The Australian Securities Exchange (ASX) is positioning itself as the sole co-location provider for market participants across the nation, despite scaling back the build-out of its high-speed data centre last year.

The exchange yesterday posted profits of $339.2 million for the 2011-12 financial year, down 3.7 percent from the year prior.
Technical services – including smart order routing, low latency data products and data centre services – grew 12.1 percent, earning the exchange $45.3 million in revenue during the year.
“The growth in technical services is part of ASX’s strategy to adapt the ASX business model to a changing market structure and customer needs,” the ASX stated today.
“In 2012, the revenue from technical services was larger than the revenue from cash market trading.”
As of 30 June, the ASX housed 59 co-location customers in its new Australian Liquidity Centre in Gore Hill, accounting for 76 cabinets in the facility.
Sources told iTnews that the facility was about a third full in June.

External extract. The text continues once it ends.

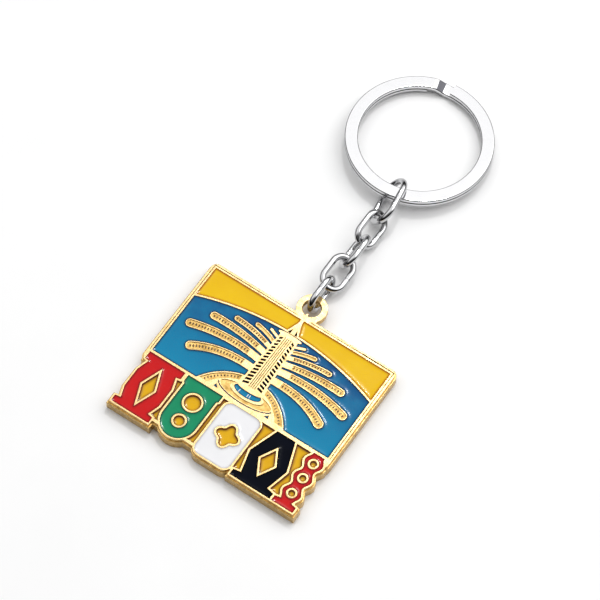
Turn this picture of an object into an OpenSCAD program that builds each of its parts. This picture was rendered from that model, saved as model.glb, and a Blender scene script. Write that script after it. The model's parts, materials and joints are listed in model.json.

The exchange initially planned to establish a 1000-square-metre facility with 100 cabinets for its own use and 500 cabinets for co-location customers. But it scaled back its lease arrangements before launching the facility in February.
“There is quite a bit of space in the data centre,” ASX chief executive officer Elmer Funke Kupper told analysts and media today.
“We’re approaching 100 cabinets now ... [and in discussions with] a few parties [who] will bring quite a few cabinets in one go.”
Funke Kupper said the Australian Liquidity Centre could attract Australian market participants seeking to consolidate their data centre infrastructure to lower costs and network latency.
“[The ALC] could be the sole place for all the marketplace across Australia. People want to consolidate data centres across Australia; this could be the place to do it,” he said.
He said the facility accounted for $35 million of capital expenditure, with the ASX reporting a total of $39.1 million in capital expenditure for the year.
But he downplayed the significance of the centre’s unused capacity, noting that hosting was only one portion of its technical services business.
“Having [customers’] cabinets in a data centre is helpful but just hosting racks, power, air-conditioning is okay but not the greatest business because it’s aggressively priced,” he said.
In the 12 months to 30 June, hosting contributed $4.7 million of technical services revenue, while application services earned $3.9 million, network connectivity earned $12.7 million and “liquidity access” earned $24 million.
The latter category referred to low-latency connections to ASX trading platforms, necessary for high-frequency trading that accounted for 15 to 20 percent of the market.
“High speed trading is not going to go away,” Funke Kupper said, noting that the exchange was in discussions with Australian regulators on which parts of high-frequency trading were too risky and needed to be “reined in”.
“We didn’t design the market structure we live in today ... For us, we have to succeed in the world we have been given.
“Our job is to have a long-term successful business. We want the regulators to make the right decisions here.”
International co-location deals
Late last month, the ASX and Singapore Exchange (SGX) announced that they had agreed to co-locate “hubs” in each other’s data centres to improve clients’ connectivity to the two markets (pdf).
The hubs were expected to be in place by September. SGX last month established similar links with technology provider BT and third-party data centre operators in London and Chicago.
“We’re looking to do that in other exchanges as well,” Funke Kupper said, highlighting ongoing discussions with unnamed international exchanges.
“It’s really about giving clients [remote access capabilities] through infrastructure already deployed.
“These things are an experiment to see how this can work; the nice thing about it is that the expense of doing it is very low.”
The ASX and SGX last year terminated plans to merge after the deal was opposed by the Australian Government.